Abstract

Complex interactions and changes in environments make e-commerce platform collaborative regulation (ECPCR) present nonlinear features and radical changes; however, previous research has seldom been conducted from a catastrophe perspective. Accordingly, we develop a quantitative cusp catastrophe model to explore such abrupt changes by combining stochastic evolutionary game, catastrophe theory, and resilience theory. Specifically, a stochastic evolutionary game is utilized to describe the interactions between the government and the platform with the consideration of random disturbance. Then, a cusp catastrophe model is developed to capture the mechanism of sudden changes.
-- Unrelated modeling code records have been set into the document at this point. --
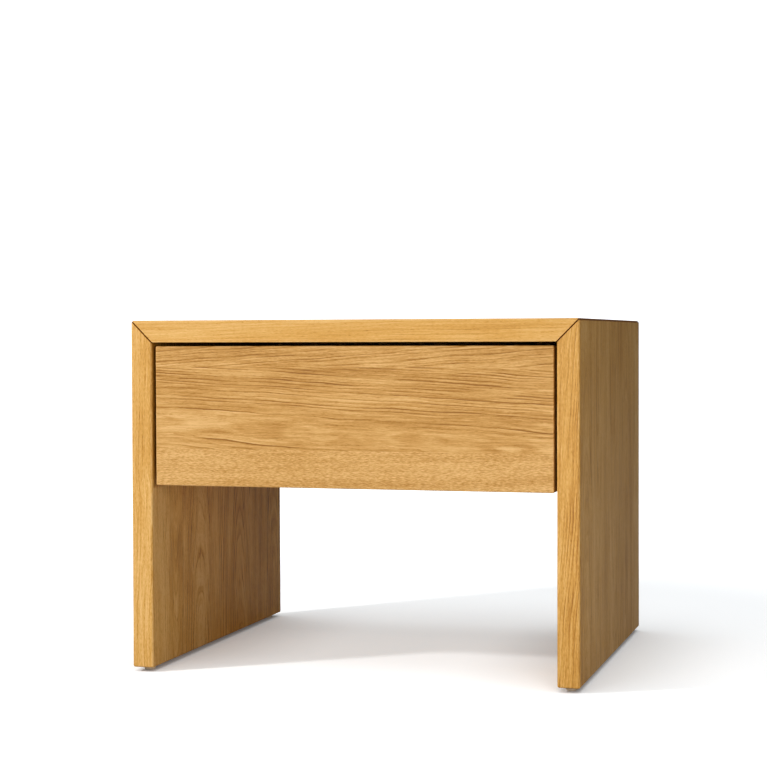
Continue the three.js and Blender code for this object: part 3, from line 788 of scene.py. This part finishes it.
def hardware(steel, cage_plastic, clip_plastic, lever_plastic, bright_steel):
    """The ball cages, the screws and the release clips."""
    for hand, towards in (("left", 1), ("right", -1)):
        for level in ("lower", "upper"):
            ball_cage(f"{hand}_{level}_ball_cage", cage_plastic, bright_steel)
        for place in ("front", "middle", "rear"):
            screw(f"{hand}_runner_screw_{place}", X, towards, "cabinet", steel)
        for height in ("lower", "upper"):
            screw(f"front_screw_{hand}_{height}", Y, 1, "drawer", steel)
        screw(f"{hand}_clip_screw", Y, 1, "drawer", steel)
        put(from_cad(f"{hand}_clip_housing", 0.5 * MM, 3), "drawer", "clip_plastic", clip_plastic,
            f"{hand}_clip_housing")
        put(from_cad(f"{hand}_release_lever", 0.6 * MM, 3), f"{hand}_release_lever",
            "lever_plastic", lever_plastic, f"{hand}_release_lever")
        put(from_cad(f"{hand}_lever_pin", SMALL_EDGE), "drawer", "steel", bright_steel,
            f"{hand}_lever_pin")


def dress_cad_nodes(materials):
    """Gives every CAD node that still shows the material of its slot in the record."""
    slots = {part["node"]: part["material_slot"] for part in frame["record"]["subparts"]}
    for name, node in NODES.items():
        if not node.hide_render:
            node.data.materials.clear()
            node.data.materials.append(materials[slots[name]])


# --- Studio

def studio_floor():
    """A white sweep that looks blown out, as in a product studio, but throws back less light. To
    the camera it glows a little, less close to the object, and more and more up to 1.3 m off."""
    white, dull, glow, far_glow = 0.9, 0.62, 0.525, 0.6
    near, far, contact = 600, 1300, 0.15
    graph = Graph("white_floor")
    rays = graph.tree.nodes.new("ShaderNodeLightPath")
    seen = rays.outputs["Is Camera Ray"]
    colour = graph.tree.nodes.new("ShaderNodeCombineColor")
    for socket in colour.inputs:
        graph.feed(socket, graph.scaled(seen, white - dull, dull))
    graph.shader.inputs["Emission Color"].default_value = (0.95, 0.985, 1.0, 1.0)
    # Painted shade: the glow is weaker close to the object, as a painted contact shadow.
    shade = graph.tree.nodes.new("ShaderNodeAmbientOcclusion")
    shade.inputs["Distance"].default_value = contact
    x, y, z = graph.millimetres()
    away = graph.math("SQRT", graph.add(graph.math("MULTIPLY", x, x), graph.math("MULTIPLY", y, y)))
    strength = graph.add(graph.scaled(shade.outputs["AO"], glow),
                         graph.scaled(graph.step(away, near, far), far_glow))
    graph.feed(graph.shader.inputs["Emission Strength"], graph.math("MULTIPLY", seen, strength))
    graph.finish(colour.outputs[0], 0.9, Specular_IOR_Level=0.0)
    half = 8.0
    corners = [(x * half, y * half, 0.0) for x, y in ((-1, -1), (1, -1), (1, 1), (-1, 1))]
    floor = mesh_object("studio_floor", lambda shape: shape.faces.new(
        [shape.verts.new(corner) for corner in corners]))
    floor.data.materials.append(graph.material)


def studio_world(fill, behind, turn_right, backdrop):
    """The camera sees a white backdrop. The object gets a weak fill, most of it from the front and
    somewhat from the right."""
    world = bpy.data.worlds.new("studio")
    bpy.context.scene.world = world
    world.use_nodes = True
    nodes, links = world.node_tree.nodes, world.node_tree.links
    direction = nodes.new("ShaderNodeTexCoord")
    split = nodes.new("ShaderNodeSeparateXYZ")
    links.new(direction.outputs["Generated"], split.inputs[0])
    front = nodes.new("ShaderNodeMapRange")
    front.interpolation_type = "SMOOTHSTEP"
    front.inputs["From Min"].default_value = 0.5
    front.inputs["From Max"].default_value = -0.9
    front.inputs["To Min"].default_value = behind
    front.inputs["To Max"].default_value = fill
    towards = nodes.new("ShaderNodeMath")
    towards.operation = "MULTIPLY_ADD"
    towards.inputs[1].default_value = -turn_right
    links.new(split.outputs["X"], towards.inputs[0])
    links.new(split.outputs["Y"], towards.inputs[2])
    links.new(towards.outputs[0], front.inputs["Value"])
    rays = nodes.new("ShaderNodeLightPath")
    strength = nodes.new("ShaderNodeMix")
    links.new(rays.outputs["Is Camera Ray"], strength.inputs[0])
    links.new(front.outputs["Result"], strength.inputs[2])
    strength.inputs[3].default_value = backdrop
    background = nodes["Background"]
    background.inputs["Color"].default_value = (0.94, 0.99, 1.08, 1.0)
    links.new(strength.outputs[0], background.inputs["Strength"])


def soft_light(name, towards, strength, width):
    """A broad light from far off in that direction, so the floor is lit evenly to the horizon."""
    light = bpy.data.lights.new(name, "SUN")
    light.energy = strength
    light.angle = math.radians(width)
    lamp = new_object(name, light)
    lamp.rotation_euler = Vector(towards).to_track_quat("Z", "Y").to_euler()


def near_softbox(name, at, target, width, watts):
    """A square light near the object. The narrower it is, the sharper are its shadows."""
    light = bpy.data.lights.new(name, "AREA")
    light.size = width
    light.energy = watts
    lamp = new_object(name, light)
    lamp.location = at
    lamp.rotation_euler = (Vector(at) - Vector(target)).to_track_quat("Z", "Y").to_euler()
    lamp.visible_camera = False


def camera():
    """The view from the right of the front, a little below the height of the top."""
    yaw, pitch, roll = (math.radians(a) for a in (16.04, -1.458, -0.196))
    place = Vector((0.5949, -2.1467, 0.3807))
    turn = (Matrix.Rotation(yaw, 3, "Z") @ Matrix.Rotation(math.pi / 2 + pitch, 3, "X")
            @ Matrix.Rotation(roll, 3, "Z"))
    data = bpy.data.cameras.new("camera")
    data.sensor_width = 36.0
    data.lens = 86.21
    eye = new_object("camera", data)
    eye.matrix_world = Matrix.Translation(place) @ turn.to_4x4()
    bpy.context.scene.camera = eye


def studio():
    """A small key light from the front left, and soft fills from above, the front and the right."""
    middle, between_the_sides = (0.0, 0.0, 0.2), (-0.1, 0.0, 0.15)
    studio_floor()
    studio_world(fill=0.2, behind=0.07, turn_right=0.45, backdrop=1.5)
    near_softbox("key", (-1.4, -1.1, 1.1), middle, width=0.12, watts=19.5)
    soft_light("top", towards=(0.0, -0.1, 1.0), strength=1.1, width=60)
    near_softbox("front_softbox", (-0.3, -1.4, 0.35), middle, width=0.5, watts=2.0)
    near_softbox("right_softbox", (0.52, -1.05, 0.3), between_the_sides, width=0.4, watts=3.4)
    bpy.context.scene.view_settings.view_transform = "Standard"


# --- Everything

camera()
studio()
steel = zinc_steel()
glide_plastic = moulded("glide_plastic", from_srgb(222, 198, 164), from_srgb(238, 218, 188))
frame_panels()
thin_panels()
drawer_front()
drawer_box()
glides(glide_plastic)
rails(steel)
hardware(
    steel=steel,
    bright_steel=ball_steel(),
    cage_plastic=moulded("cage_plastic", (0.66, 0.65, 0.6), (0.8, 0.79, 0.75)),
    clip_plastic=moulded("clip_plastic", (0.06, 0.065, 0.07), (0.11, 0.115, 0.12)),
    lever_plastic=moulded("lever_plastic", (0.22, 0.16, 0.11), (0.32, 0.25, 0.18)),
)
dress_cad_nodes({"beech": beech(), "steel": steel})
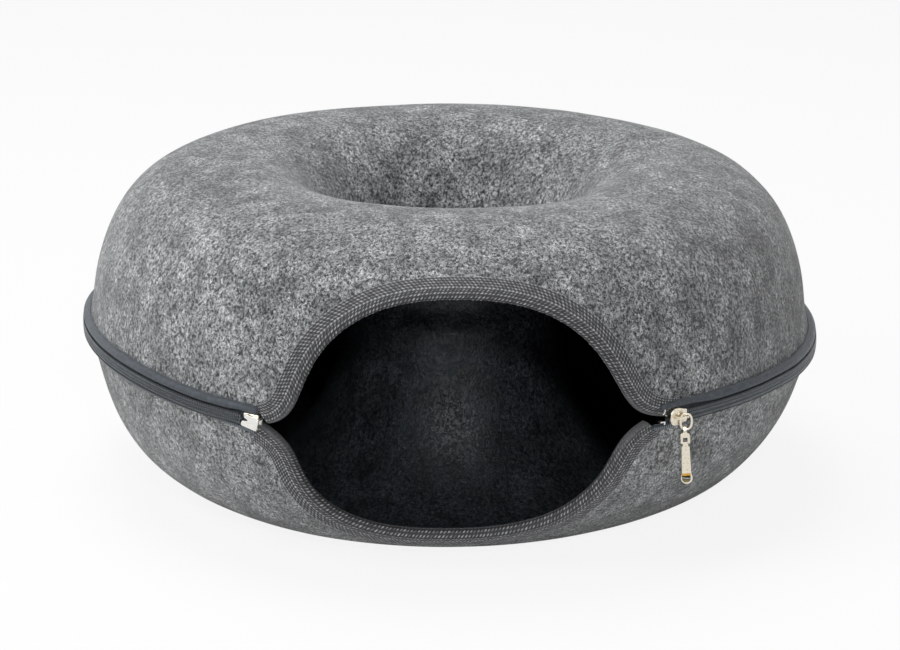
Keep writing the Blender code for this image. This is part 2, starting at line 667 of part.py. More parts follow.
def build_box_and_pin(zipper, home, tools):
    """The retainer box on the lower tape, and the pin on the upper tape that plugs into it."""
    share, front = zipper.share, -zipper.way
    half, height, wall = BOX_LENGTH * share / 2, BOX_HEIGHT * share / 2, BOX_WALL * share
    back, slot, face = zip_room(zipper, BOX_LENGTH * share)
    split, width = TEETH_SPLIT * share / 2, TEETH_WIDTH * share
    row_back = TAPE_THICK * share + GAP
    name = f"{zipper.prefix}retainer_box"
    seat = seat_on(zipper, name, zipper.box, home)
    outline = [(-half, -height), (half, -height), (half, height), (-half, height)]
    box = prism(name, outline, back - wall, face + wall, nickel(), home, wall * 0.5, seat)
    run, over = half + CUT_RUN, height + CUT_RUN
    prong_low, prong_high = sorted((front * (half - wall), front * (half + BOX_PRONG * share)))
    blade, room = split - GAP, split + width + GAP
    upper = [(back, blade), (back, over), (slot, over), (slot, room), (face, room), (face, blade)]
    lower = [(back, -over), (back, -blade), (slot, -blade), (slot, -over)]
    prong = (slot + GAP, prong_low, -split - width), (face - GAP, prong_high, -split)
    tools_here = [
        (channel(f"{name}_upper_channel", upper, run, tools), "DIFFERENCE"),
        (channel(f"{name}_lower_slot", lower, run, tools), "DIFFERENCE"),
        (block(f"{name}_prong", *prong, tools), "UNION"),
    ]
    for tool, operation in tools_here:
        tool.parent = seat
        cut(box, hide(tool), operation)
    pin_ends = sorted((-front * half, front * (half + BOX_PRONG * share / 2)))
    pin_name = f"{zipper.prefix}insert_pin"
    pin_face = face - 2 * GAP
    low, high = (slot, pin_ends[0], split), (pin_face, pin_ends[1], split + width)
    pin = block(pin_name, low, high, home, seat, nickel())
    soften(pin, wall * 0.4)


def channel(name, outline, run, home):
    """A cutter with an outline in X and Z that runs both ways along Y."""
    work = bmesh.new()
    face = work.faces.new([work.verts.new((x, -run, z)) for x, z in outline])
    moved = bmesh.ops.extrude_face_region(work, geom=[face])
    verts = [v for v in moved["geom"] if isinstance(v, bmesh.types.BMVert)]
    bmesh.ops.translate(work, verts=verts, vec=(0, run + run, 0))
    return add_object(name, mesh_of(name, work), None, home)


def soften(piece, width):
    """Rounds a metal piece's edges."""
    step = piece.modifiers.new("round", "BEVEL")
    step.width = width
    step.segments = 1
    step.limit_method = "ANGLE"


def tube(name, bore, outside, width, sides, home):
    """A short tube about local Y."""
    work = bmesh.new()
    turns = [2 * math.pi * i / sides for i in range(sides)]
    rows = []
    for radius, side in ((outside, -1), (outside, 1), (bore, 1), (bore, -1)):
        ring = [(radius * math.cos(a), side * width / 2, radius * math.sin(a)) for a in turns]
        rows.append([work.verts.new(point) for point in ring])
    for a, b in zip(rows, rows[1:] + rows[:1]):
        for i in range(sides):
            j = (i + 1) % sides
            work.faces.new((a[i], a[j], b[j], b[i]))
    return add_object(name, mesh_of(name, work), None, home)


def empty(name, home, place, turn=0.0, parent=None):
    made = bpy.data.objects.new(name, None)
    home.objects.link(made)
    made.location = place
    made.rotation_euler.z = turn
    made.parent = parent
    return made


def collection(name):
    made = bpy.data.collections.get(name) or bpy.data.collections.new(name)
    if made.name not in bpy.context.scene.collection.children:
        bpy.context.scene.collection.children.link(made)
    return made


def main():
    for old in list(bpy.data.objects):
        bpy.data.objects.remove(old, do_unlink=True)
    home, tools = collection("donut_cat_tunnel"), collection("cutters")
    empty("ring_axis", home, axis_place())
    build_shells(home, tools)
    build_bindings(home)
    for zipper in (outer_zip(), inner_zip()):
        build_tapes(zipper, home, tools)
        build_stops(zipper, home)
        build_box_and_pin(zipper, home, tools)
        seat, bar = build_slider(zipper, home, tools)
        if zipper.way > 0:
            build_ring_and_pull(seat, bar, home, tools)
        else:
            build_inner_pull(seat, bar, home)


main()
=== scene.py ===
import json
import bmesh
import bpy
import numpy as np
from math import asin, copysign, cos, exp, pi, radians, sin
from mathutils import Matrix, Vector


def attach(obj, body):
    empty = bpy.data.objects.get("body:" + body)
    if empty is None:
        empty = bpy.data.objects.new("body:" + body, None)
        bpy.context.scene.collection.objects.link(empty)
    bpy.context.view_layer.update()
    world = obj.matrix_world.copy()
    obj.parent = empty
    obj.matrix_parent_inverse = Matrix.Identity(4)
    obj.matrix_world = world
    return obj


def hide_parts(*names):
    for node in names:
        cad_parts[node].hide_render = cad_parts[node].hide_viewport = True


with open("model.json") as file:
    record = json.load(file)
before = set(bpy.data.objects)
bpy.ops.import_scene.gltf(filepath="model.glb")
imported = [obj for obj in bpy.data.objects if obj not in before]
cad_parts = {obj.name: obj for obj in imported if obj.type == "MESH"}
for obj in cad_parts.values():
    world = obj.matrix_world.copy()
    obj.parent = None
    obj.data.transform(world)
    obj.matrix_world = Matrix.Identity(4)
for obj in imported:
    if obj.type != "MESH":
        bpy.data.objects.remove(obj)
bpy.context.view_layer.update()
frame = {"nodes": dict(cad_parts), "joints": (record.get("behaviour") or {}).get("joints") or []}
mm = 0.001

# The ring's axis and the zips' levels come from the sliders' joints.
joints = {joint["name"]: joint for joint in frame["joints"]}
ringAxis = Vector(joints["slider_travel"]["pos_m"])
zipLevel = ringAxis.z
innerZipLevel = joints["inner_slider_travel"]["pos_m"][2]
ringAxis.z = 0
print("frame loaded")


def toLinear(hexColour):
    # sRGB hex to the linear colour that Blender wants
    parts = [int(hexColour[i:i + 2], 16) / 255 for i in (1, 3, 5)]
    return [p / 12.92 if p <= 0.04045 else ((p + 0.055) / 1.055) ** 2.4 for p in parts] + [1.0]


def fillInputs(node, inputs):
    # an input given as a socket is linked, hex text becomes its colour, anything else its value
    for key, value in inputs.items():
        if isinstance(value, bpy.types.NodeSocket):
            node.id_data.links.new(value, node.inputs[key])
        else:
            node.inputs[key].default_value = toLinear(value) if isinstance(value, str) else value


def addNode(tree, kind, inputs=None, **settings):
    # adds a node, its settings first, since they decide which inputs it has
    node = tree.nodes.new("ShaderNode" + kind)
    for name, value in settings.items():
        setattr(node, name, value)
    fillInputs(node, inputs or {})
    return node


def reckon(tree, operation, *values):
    return addNode(tree, "Math", dict(enumerate(values)), operation=operation).outputs[0]


def noiseOf(tree, vector, scale, detail):
    return addNode(tree, "TexNoise", {"Vector": vector, "Scale": scale, "Detail": detail}).outputs[0]


def stretch(tree, value, low, high, toLow=0.0, toHigh=1.0):
    # carries the range from low to high over to another, and holds it there
    return addNode(tree, "MapRange", {0: value, 1: low, 2: high, 3: toLow, 4: toHigh}).outputs[0]


def blend(tree, share, a, b, mode="MIX"):
    inputs = {0: share, "A": a, "B": b}
    return addNode(tree, "Mix", inputs, data_type="RGBA", blend_type=mode).outputs["Result"]


def rampOf(tree, value, stops):
    # a colour ramp through (place, hex colour) pairs in rising order
    ramp = addNode(tree, "ValToRGB", {0: value})
    elements = ramp.color_ramp.elements
    for k, (place, colour) in enumerate(stops):
        element = elements[k] if k < 2 else elements.new(place)
        element.position, element.color = place, toLinear(colour)
    return ramp.outputs[0]


def bumpOf(tree, height, strength, reliefMm):
    # the looks give bump as (strength, mm)
    inputs = {"Height": height, "Strength": strength, "Distance": reliefMm * mm}
    return addNode(tree, "Bump", inputs).outputs[0]


def newMaterial(name):
    # a material with an empty tree and its shader and output in place
    material = bpy.data.materials.new(name)
    material.use_nodes = True
    tree = material.node_tree
    tree.nodes.clear()
    shader = addNode(tree, "BsdfPrincipled")
    addNode(tree, "OutputMaterial", {"Surface": shader.outputs[0]})
    return material, tree, shader


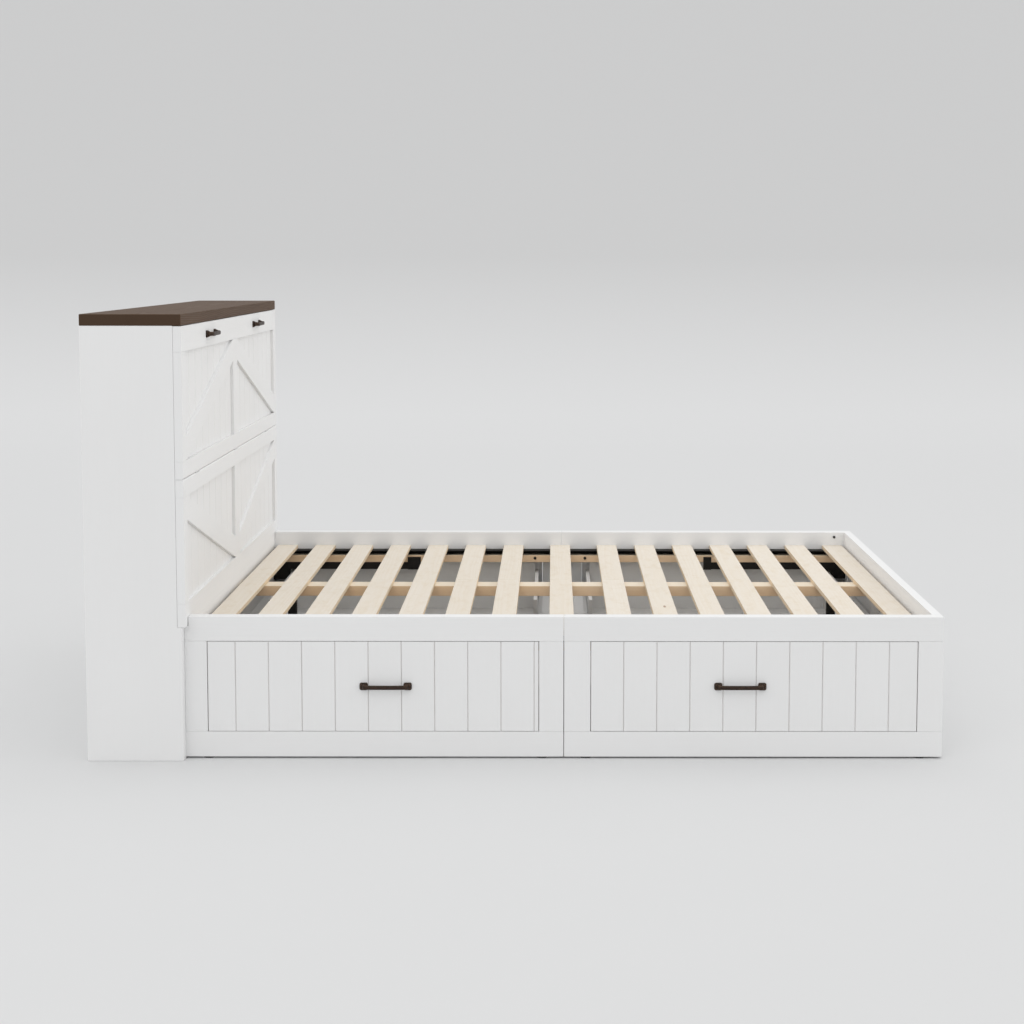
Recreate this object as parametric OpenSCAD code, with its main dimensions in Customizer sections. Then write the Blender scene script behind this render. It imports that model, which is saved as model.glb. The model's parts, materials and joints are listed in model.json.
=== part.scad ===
// Platform bed with four storage drawers and a cabinet headboard.
// X runs from the headboard (-X) to the foot (+X), the near long side faces -Y, +Z is up.
// The origin is the middle of the footprint, on the floor.

/* [Bed base] */
// Length of the base, from the cabinet face to the foot end
base_l = 2070; // [2000:5:2200]
// Width over the two side rails
base_w = 1606; // [1500:2:1650]
// Height of the top of the side rails
rail_top = 393; // [380:1:420]
// Height of one side rail board
rail_h = 67.5; // [60:0.5:75]
// Thickness of the side rails, stiles and plinth rails
rail_t = 38; // [32:1:45]
// Height of the plinth rail under the drawers
plinth_h = 70; // [60:1:80]
// Thickness of the foot rail
foot_t = 26; // [22:1:32]
// Thickness of the carcass panels between the drawers
panel_t = 18; // [15:1:22]

/* [Slats] */
// Number of slats each side of the middle slat
slats_each_side = 7; // [5:1:7]
// Width of one slat
slat_w = 70; // [60:1:80]
// Thickness of one slat
slat_t = 14; // [12:1:18]
// Height of the top of the slats
slat_top = 347; // [340:1:350]
// Distance from the middle slat to the next one
slat_first = 165.5; // [150:0.5:170]
// Spacing of the other slats
slat_pitch = 134.3; // [120:0.1:136]
// Width of the pine beam under the slats
beam_w = 76; // [60:1:100]
// Height of the pine beam
beam_h = 32; // [28:1:38]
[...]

With the catastrophe threshold identified, a catastrophe-based resilience measurement method is proposed to quantitatively investigate the catastrophe process, and simulation experiments are conducted to explain and validate the proposed approach. The results show that ECPCR suffers catastrophe (e.g., from nonsupervision to supervision) when the combination of parameters reaches a certain threshold, and the impact of the parameters on catastrophe can be quantified by measuring the resilience of collaborative regulatory systems. In addition, increasing penalty intensity and reputation losses can effectively prevent catastrophe from supervision to nonsupervision, while supervision revenue has little impact. This integrated study provides a new perspective for supervision research and offers ideas for the quantitative analysis of catastrophe.